A little background. I have a 7 and 4 year old who like playing on the computer. Typically they play things like animaljam or nickjr games, very simple requirements, minimal hardware needs. One day, the horror that is minecraft crept its way into my home and suddenly, graphics (seriously? in minecraft, it’s a bunch of blocks…) mattered.

At this time there was my old pc with a GTX 460, an SSD, 16G ram, and a nice CPU running windows 10. Beside this system was a Dell Latitude e6510 with a regular 5400 rpm hdd, 4G ram, and a trash cpu running Linux Mint. On minimal graphics settings and fullscreen, minecraft was just almost playable on the laptop, but there was always a fight for the big computer.

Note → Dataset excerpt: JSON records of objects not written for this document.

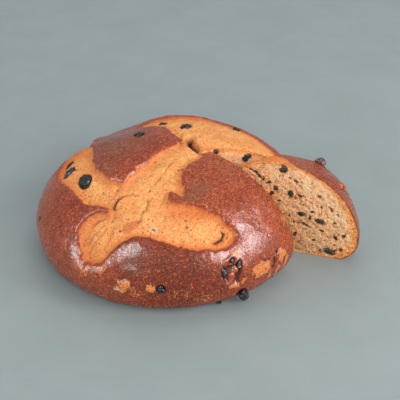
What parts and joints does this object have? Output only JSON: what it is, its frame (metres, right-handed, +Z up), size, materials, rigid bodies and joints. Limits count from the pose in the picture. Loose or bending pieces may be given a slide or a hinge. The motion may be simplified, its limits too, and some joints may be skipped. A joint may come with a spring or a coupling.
{
  "type": "christmas fruit loaf",
  "caption": "Round slashed fruit loaf with glossy brown crust and raisins, cut open from near its centre, with a wedge standing drawn part way out of the notch.",
  "frame": {"origin": "centre of the whole on the surface that it stands on", "axes": "+Z up; +X from the round towards the outer end of the drawn-out wedge; +Y away from the side that the picture was taken from"},
  "size_m": [0.2578, 0.2222, 0.0845],
  "materials": {
    "crust": "baked crust: glazed red-brown skin over matt golden slashes, satin sheen",
    "crumb": "cut crumb: matt beige brown with open pores, thin baked rim",
    "raisin": "wrinkled dark dried fruit, satin"
  },
  "bodies": {
    "root": {"loaf": "crust", "wedge": "crumb", "raisin_01": "raisin", "raisin_02": "raisin", "raisin_03": "raisin", "raisin_04": "raisin", "raisin_05": "raisin", "raisin_06": "raisin", "raisin_07": "raisin", "raisin_08": "raisin", "raisin_09": "raisin", "raisin_10": "raisin", "raisin_11": "raisin", "raisin_12": "raisin", "raisin_13": "raisin", "raisin_14": "raisin", "raisin_15": "raisin", "raisin_16": "raisin", "raisin_17": "raisin", "raisin_18": "raisin", "raisin_19": "raisin", "raisin_20": "raisin", "raisin_21": "raisin", "raisin_22": "raisin", "raisin_23": "raisin", "raisin_24": "raisin", "raisin_25": "raisin", "raisin_26": "raisin", "raisin_27": "raisin", "raisin_28": "raisin", "raisin_29": "raisin", "raisin_30": "raisin", "raisin_31": "raisin", "raisin_32": "raisin", "raisin_33": "raisin", "raisin_34": "raisin", "raisin_35": "raisin", "raisin_36": "raisin", "raisin_37": "raisin", "raisin_38": "raisin"}
  },
  "joints": []
}
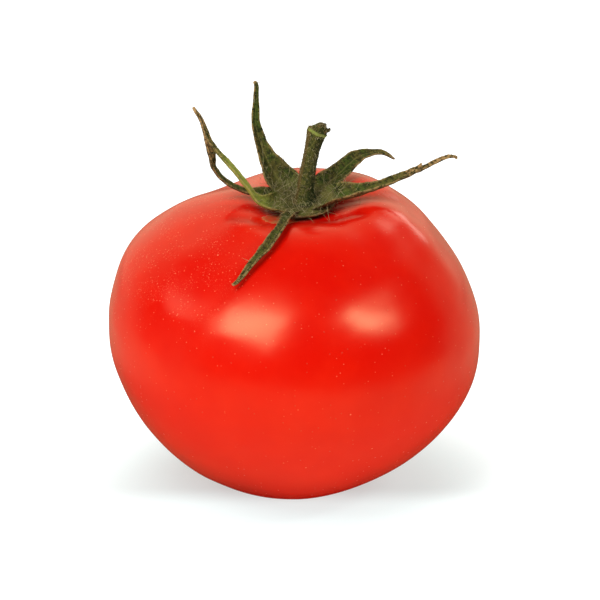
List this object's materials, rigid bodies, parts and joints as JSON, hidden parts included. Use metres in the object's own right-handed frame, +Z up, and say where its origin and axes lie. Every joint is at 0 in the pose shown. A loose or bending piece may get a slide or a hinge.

Being tired of tracking who was on it last, I tried to think up an idea to resolve this issue while creating a fun project for the kids and I. I came up with a plan to build one system, stick ESXi on it and use pci passthrough to make 2 “thin clients.” The 7 year old would assist in building the PC and the 4 year old would affix the typical stickers that come with systems as she wished. ┬áHere begins the story.

So I began doing some research, obviously there are some requirements such as VT-d and VT-x to properly support pci passthrough. After thorough research on anandtech, toms hardware, and various sites about doing similar projects, I decided that I knew better than all these people and went rogue.